出典元:https://www.amazon.co.jp/dp/B07KY68H9B/?tag=cinema-notes-22
池田エライザが主演を務め、オダギリジョーら演技派俳優が脇を固めた2018年公開のコミカルホラー映画です。
生きている主人公よりいきいきとした幽霊たちが心から楽しませてくれる秀作で、毎日放送のドラマイズムやコミック本にもなっています。
TSUTAYA主催の映像コンペで準グランプリを獲得した片桐健滋監督の初長編映画です。
物語の半ばで出てくる古びた赤いミニカーとラストに登場する男との関係性を徹底考察していきます。
雷土家の家訓が『泣くな笑え!』になった理由も合わせて解説していきましょう。
赤いミニカーの謎
線路わきで這いつくばるサラリーマン風の男の幽霊を、八雲御子は見なかったことにして通り過ぎようとしました。
しかし彼の悲痛な声を聞き立ち止まります。
彼はなぜそうまでして車を探しているのでしょうか。
彼が探している車に託された思いを考察します。
線路わきの花束
御子が食事や買い物から帰る道は線路沿いです。
その線路沿いに花が手向けられています。
初めて御子が見たときは枯れた花束がそのままになっていました。
次に見たときは誰か『生きている人』が一心に手を合わせています。
三度目に観たとき『生きていない』人が道に這いつくばって車を探している人と出会いました。
御子に見える幽霊は総じて死んだ瞬間の姿です。
線路沿いのその人(幽霊)は明らかな事故死状態でした。
そこから考察するに、線路脇に手向けられた花束は彼のためのものと思われます。
彼はここで事故によって死んだのです。
赤いミニカーが意味するもの
あの赤いミニカーは20年前に流行っていたのでしょうか。
あまりにも古ぼけていて車種は確定できません。
塗料も剥がれ『スポーツタイプのミニカー』だということだけかろうじてわかる程度です。
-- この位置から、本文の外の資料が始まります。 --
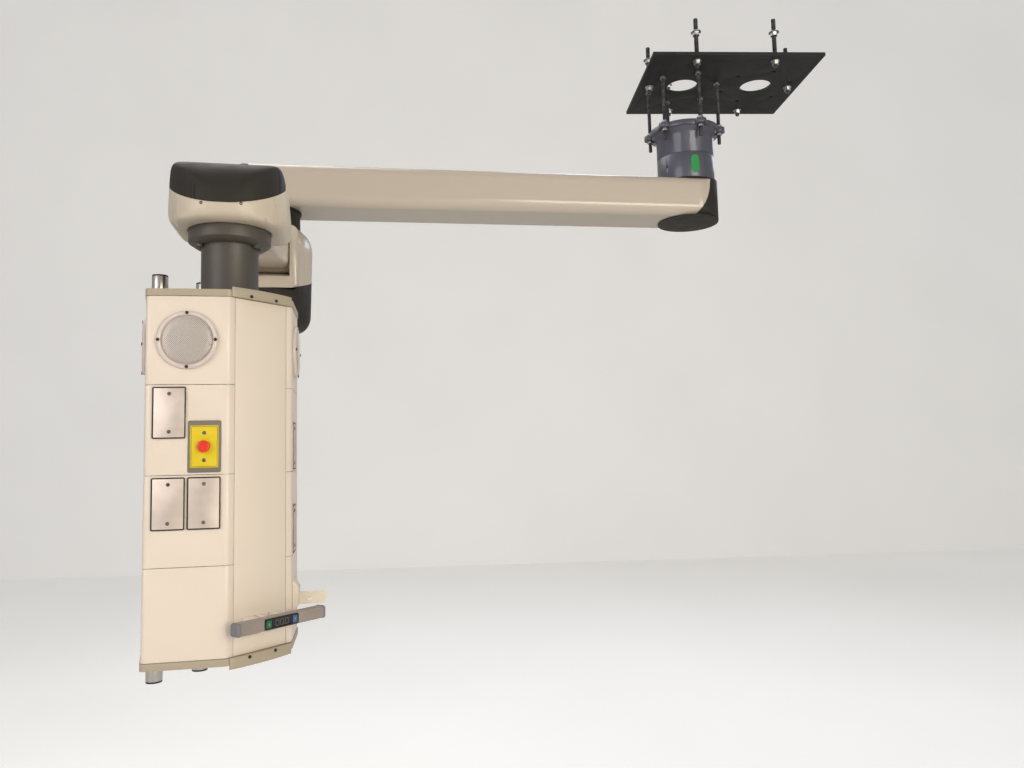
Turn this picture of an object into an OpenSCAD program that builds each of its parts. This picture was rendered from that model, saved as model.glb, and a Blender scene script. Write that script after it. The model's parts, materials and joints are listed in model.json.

20年前息子がなくしたミニカーを帰宅途中の父親が探していて事故にあったと思われます。
それから彼はずっと探し続けていました。
この映画によると幽霊は死んだ場所もしくは魂が宿っている場所にずっと縛られるようです。
20年の長きにわたり探し続けた彼は良い父親であろうとしたのかもしれません。
子供がなくしたという連絡が入り、帰りに探してやるとでも言ったのでしょうか。
必死に探すあまり、下ばかり向いていて車に轢かれたのです。
車に気が付かないほど集中して探していたのでしょう。
でも彼がいまだに探し続けているということは『探す』という意識に縛られた霊であるといえます。
そこから導き出される答えは『即死』です。
ラストに出てくる男とは
最後のシーンで部屋の前に置かれた古ぼけたミニカーを拾い泣き崩れる男がいました。
前後のシーンとの脈略もなくいきなりの登場でしたが、観客は一瞬でそれが誰でなぜ泣くのかを感じ取れたはずです。
彼は誰なのでしょう。
赤いミニカーを見て泣いた理由
間違いなくあの線路沿い幽霊の息子です。
あれから20年経っているので、おそらくは30歳前後でしょうか。